When does a can become a keepsake item? When its packaging is inspired by 18th-century Ndebele murals and designed by one of South Africa’s freshest graphic design talents. Ofentse Letebele – Cape Town-based multimedia designer, graffiti artist and occasional DJ – won the BOS Ice Tea Design-A-Can Competition with his striking design.
The proudly local ice tea brand put the call out to local designers in August 2014 and received a huge number of interesting submissions, but it was the design by Letebele, a Emerging Creative at this year’s Design Indaba Expo, that most spoke to BOS.
“Letebele’s design stands out to us for its modern spin on what is essentially a very African design,” says BOS founder Grant Rushmere, “and looks great as part of the BOS family.”
Letebele – who goes under the name King Debs – has a minimal, eclectic aesthetic that he describes as “purely local”. Letebele based his can design on Ndebele wall paintings, using a distinctive colour palette and geometric arrangements that echo African patterns. He found his inspiration close to home.
“One of the great things about being South African is that you don't have to look far for inspiration. The design symbolises dignity, growth and pride. It symbolises the journey that lies ahead of me as a young designer,” he says.

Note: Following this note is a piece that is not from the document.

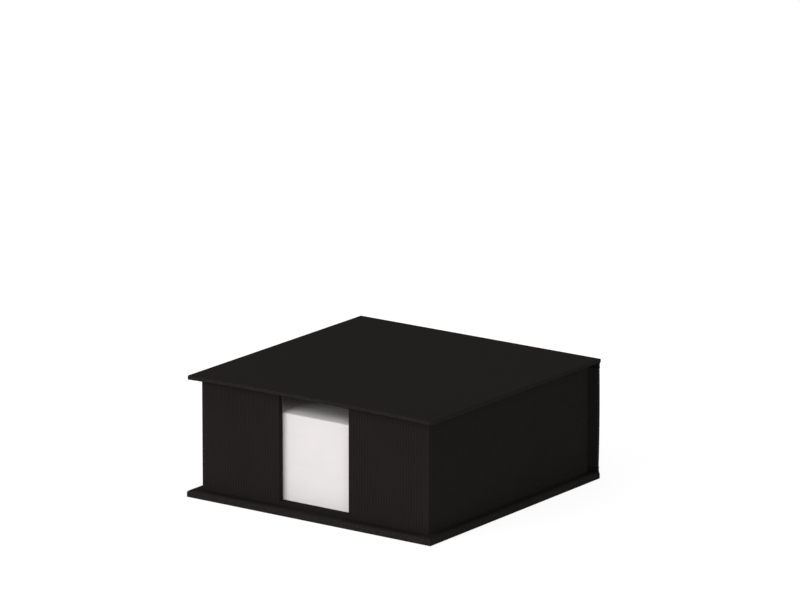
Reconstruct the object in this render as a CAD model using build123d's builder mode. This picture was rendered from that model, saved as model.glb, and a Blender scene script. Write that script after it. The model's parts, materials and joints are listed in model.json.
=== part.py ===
from build123d import *
import os

# Sticky note dispenser: a covered-board case in book form, with a lid hinged along the back, and a
# ribbed tray in it that holds a stack of square notes behind a finger slot.
# Millimetres. X runs to the right, the front faces -Y, Z is up, and the origin is the middle of the
# case's underside.

# Notes
note_size = 76.0
pad_thickness = 9.0
pad_count = 3
note_side_clearance = 1.05
note_front_clearance = 0.3
note_rear_clearance = 2.5
note_headroom = 5.4

# Boards and papers
wall_board = 1.5
floor_board = 0.9
base_board_thickness = 1.9
lid_board_thickness = 0.9
spine_board_thickness = 1.2
cover_paper = 0.15
wrap_paper = 0.15
lining_paper = 0.15
hinge_cloth = 0.3

# Ribs of the tray's covering paper
rib_pitch = 0.97
rib_width = 0.76
rib_height = 0.2

# Case
side_overhang = 2.95
front_overhang = 3.3
lid_corner_radius = 1.6
lid_upper_edge_radius = 0.5
lid_lower_edge_radius = 0.3
base_corner_radius = 0.35
base_upper_edge_radius = 1.1
base_lower_edge_radius = 0.4
rear_corner_radius = 0.3
rear_edge_radius = 0.35
turn_in = 12.0
mitre_seam_width = 0.12
mitre_seam_depth = 0.1
mitre_seam_start = 1.6
mitre_seam_stop = 0.5
lining_margin = 2.5
lining_rear_margin = 1.0
spine_side_inset = 0.15
spine_rear_inset = 0.1
spine_crown = 0.25
hinge_groove_depth = 0.15
joint_gap = 1.6

# Tray
finger_slot_width = 25.0
wrap_corner_radius = 0.45
wrap_flap_depth = 2.5

# Heights, from the desk up
base_top = cover_paper + base_board_thickness + cover_paper
floor_top = base_top + floor_board
well_floor = floor_top + lining_paper
stack_top = well_floor + pad_count * pad_thickness
tray_top = stack_top + note_headroom
lid_edge_bottom = tray_top + lining_paper
lid_board_bottom = lid_edge_bottom + cover_paper
case_height = lid_board_bottom + lid_board_thickness + cover_paper
wall_top = tray_top - wrap_paper
flap_bottom = tray_top - wrap_flap_depth

# Widths, about the middle
well_width = note_size + 2 * note_side_clearance
walls_inner_width = well_width + 2 * lining_paper
walls_outer_width = walls_inner_width + 2 * wall_board
tray_band_width = walls_outer_width + 2 * wrap_paper
tray_width = tray_band_width + 2 * rib_height
case_width = tray_width + 2 * side_overhang
spine_width = case_width - 2 * spine_side_inset
spine_board_width = spine_width - 2 * cover_paper

# Depths, from the front edge of the case to its back edge
front_wall = rib_height + wrap_paper + wall_board + lining_paper
rear_wall = lining_paper + wall_board + wrap_paper
spine_thickness = cover_paper + spine_board_thickness + cover_paper
well_depth = note_front_clearance + note_size + note_rear_clearance
case_depth = front_overhang + front_wall + well_depth + rear_wall + spine_thickness + spine_rear_inset
case_front = -case_depth / 2
case_back = case_depth / 2
tray_front = case_front + front_overhang
band_front = tray_front + rib_height
walls_front = band_front + wrap_paper
lining_front = walls_front + wall_board
well_front = lining_front + lining_paper
well_back = well_front + well_depth
lining_back = well_back + lining_paper
walls_back = lining_back + wall_board
band_back = walls_back + wrap_paper
spine_back = case_back - spine_rear_inset
spine_board_back = spine_back - cover_paper
spine_board_front = spine_board_back - spine_board_thickness
spine_bottom = base_top + joint_gap
spine_top = lid_edge_bottom - joint_gap
note_front = well_front + note_front_clearance

slot_board_gap = finger_slot_width + 2 * wrap_paper
window_front = case_front + turn_in
window_back = case_back - cover_paper
window_width = case_width - 2 * turn_in
lid_lining_width = case_width - 2 * lining_margin
lid_lining_front = case_front + lining_margin
lid_lining_back = case_back - lining_rear_margin
joint_back = spine_back - spine_crown
joint_front = joint_back - hinge_cloth
joint_lining_front = joint_front - lining_paper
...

“To some extent the patterns suggest an upward journey; a sense of individual ascension from the physical to the metaphysical state of being. Hence there’s a flight of stairs, arrows pointing upwards and a star, which illustrates the higher state and beyond. The colours are also a celebration of different individuals and cultures in South Africa.”
Letebele hopes that his can will be seen as a piece of interior design, or a fashion item, and that people will want to hold on to it instead of throwing it away.
The Design-A-Can shortlist exhibition was originally on display at MOAD in Johannesburg. Entry to the exhibition at 6 Spin Street, Cape Town is free and it runs for one week, opening 18:00-23:00 on Thursday 7 May.